TEACHIN’ JOHNNY Truth in what Cremains. |
Not every piece of music has to aspire to intellectual heights. Sometimes, an easy bit of pop is all you need.
I personally enjoy it, though, when I learn something from an album, and Johnny Cremains' debut full-length, Leave It to Believers, has introduced me to one Manly P. Hall, a deep thinker who began spreading his thoughts on boundaries of spirituality in the 1920s and died in 1990. As the title track — built on three separate rhythms on guitar, piano, and theremin — fades thirty seconds of piano getting more reverbed and everything basically crashing into static, we hear his voice bleed in to open "The Great Silence":
"Astronomy is the science of the anatomy of the universe . . ." — part of a nine-hour lectured titled "Astrotheology" you can find online.
I'm intrigued enough to see if I can track down a copy of The Secret Teachings of All Ages, which sounds a bit like Carlos Castaneda before he got big. (Also, the guy appears to have been an early Kickstarter fan. Wiki tells me: "According to original subscription agreements on file at the Philosophical Research Society, editions were sold by subscription for $75 on a pre-publication basis.")
And that's the sort of rabbit hole you can find yourself in while listening to this disc, a piece that shares a dramatic flair with the Horror, the last band with which you likely saw pianist and songwriter Erik Winter and vocalist Sean Libby play (Libby plays guitar with Whitcomb now, as well). Libby's vocals mix Pink Floyd with Sam's Town-era Killers, ethereal at times, and others infused with sneering bravado. Winter likes melodic and hooky piano that gets vaudeville and Broadway sometimes.
With help from the likes of Watchers/Confusatron's Doug Porter on guitar, Loverless/AOK Suicide Forest's Mike Anderson on drums, and bass players with bona fides all over the local scene, the songwriting pair have crafted 12 tunes that tend longish to comprise a full hour of music that's sometimes maudlin, but generally keeps things interesting enough that the often downtempo pacing doesn't put you to sleep.
They actually stick some of the most upbeat stuff in the album's final third. "Dry Erase" features poppy staccato sections and one of Libby's easier deliveries to sing along with: "And so you get out your dry erase to remind me/Of a change of pace." Then "November's Coming Liar" is catchy and jaunty in the verse before dialing down into the chorus. Porter's guitar runs and jumps, playful and fun even within some thick goth trappings.

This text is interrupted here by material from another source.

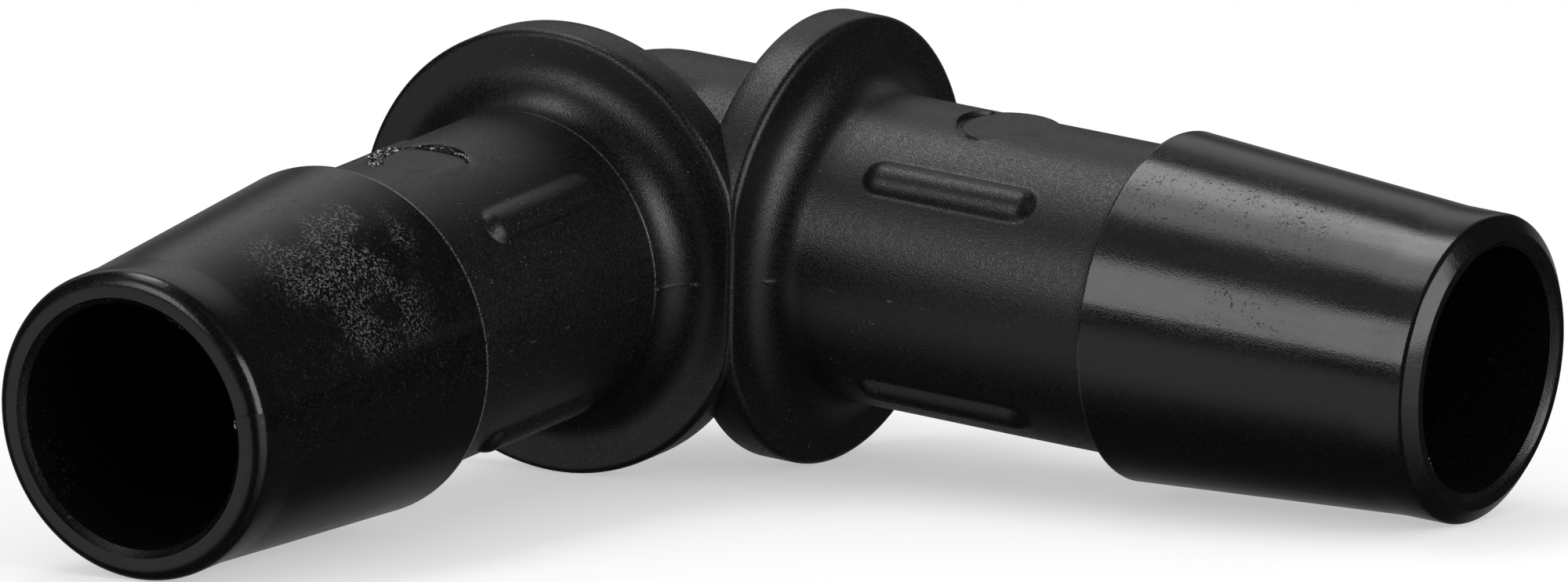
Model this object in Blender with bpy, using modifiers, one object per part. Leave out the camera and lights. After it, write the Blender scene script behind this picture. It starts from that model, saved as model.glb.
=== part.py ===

"Oak Island" intervenes as the penultimate tune, taking its time to develop over seven minutes into something where Libby is as lucid as anywhere on the disc — "Is your money there?" — and as distorted: At one point he employs a low-down growl.
But "Starkweather" is just the kind of album closer I was expecting, a look forward, something that sounds hopeful and willing to explore any and all possibilities. Libby's vocals are higher up, delicate, with Winter back-filling with organ to fluff the sound up into something more robust. The mid-song charge-up provides some of the most dynamic song structure on the album as a whole and there are times when things get almost '50s with straight-ahead, pounding pop chords on the piano.